Postgresql – Index for split string. PostgreSQL 10

arrayindexpostgresqlstring-splitting

I have the following string in db:

  • A/B/C/
  • A/B/D/
  • E/F/C/

It's the uri column.

The table is the following:

create table meta_info (
    id bigserial primary key,
    uri varchar,
    created timestamp with time zone,
    version varchar,
    binary_length bigserial
    )

In most cases I find the directory and want to find children.

E.g.,

SELECT tt.stem[2+1] as current, tt.stem[2+2]
as child from (SELECT regexp_split_to_array(uri, '/')
                      as stem FROM meta_info
                      where uri like 'A/B%' )
as tt group by tt.stem[2+1], tt.stem[2+2]

… , where "2" is the size of path to find (A/B% – size 2 , A/B/C% – size 3 , A/B/D/E% – size 4)

E.g.,

SELECT tt.stem[4+1] as current, tt.stem[4+2]
as child from (SELECT regexp_split_to_array(uri, '/')
                      as stem FROM meta_info
                      where uri like 'A/B/C/D%' )
as tt group by tt.stem[4+1], tt.stem[4+2]

At the moment I have 400000 rows.

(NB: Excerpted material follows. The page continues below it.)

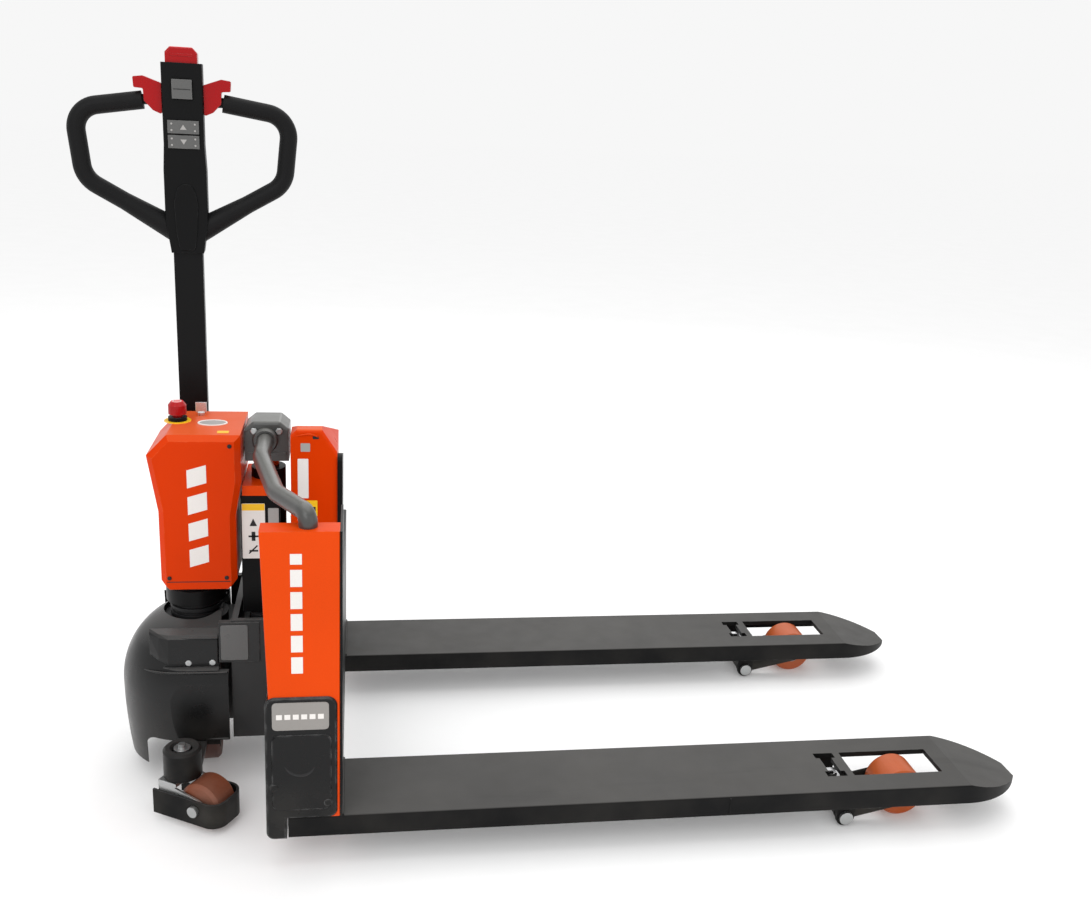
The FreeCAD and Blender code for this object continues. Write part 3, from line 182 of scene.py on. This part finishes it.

It takes too much time to run that sql query.
Can I create an index to improve the performance?

The following index didn't help.

CREATE INDEX idx ON meta_info (regexp_split_to_array(uri, '/'));

The query still is quite slow.
Especially is slow the following sql:

EXPLAIN ANALYZE
    SELECT DISTINCT((regexp_split_to_array(uri, '/'))[1]) as branch
    FROM meta_info

I need to run the mentioned sql when I need to get the unique first levels (folders).

……………………..
what about text_pattern_ops, yep, I know it. I am already using it. But thanks for split_part(uri, '/',1). Wow, it works really faster. I have replaced all regexp_split_to_array with split_part. Thanks a lot!

Best Answer

If you will be constantly parsing the data out on the fly, you should probably just stored it parsed in the first place.

If you do want to store it as flat strings there are some things you can do to speed it up.

where uri like 'A/B/C/D%'

This part can be sped up creating an index

create index on meta_info (uri text_pattern_ops);

How much of a speed up this is depends on how selective 'A/B/C/D%' is.

EXPLAIN ANALYZE SELECT DISTINCT((regexp_split_to_array(uri, '/'))[1]) as branch FROM meta_info

This can be sped up 2 to 3 times if you avoid the unnecessary regexp machinery and the array machinery.

EXPLAIN (ANALYZE, BUFFERS)
SELECT DISTINCT split_part(uri, '/',1) as branch
FROM meta_info;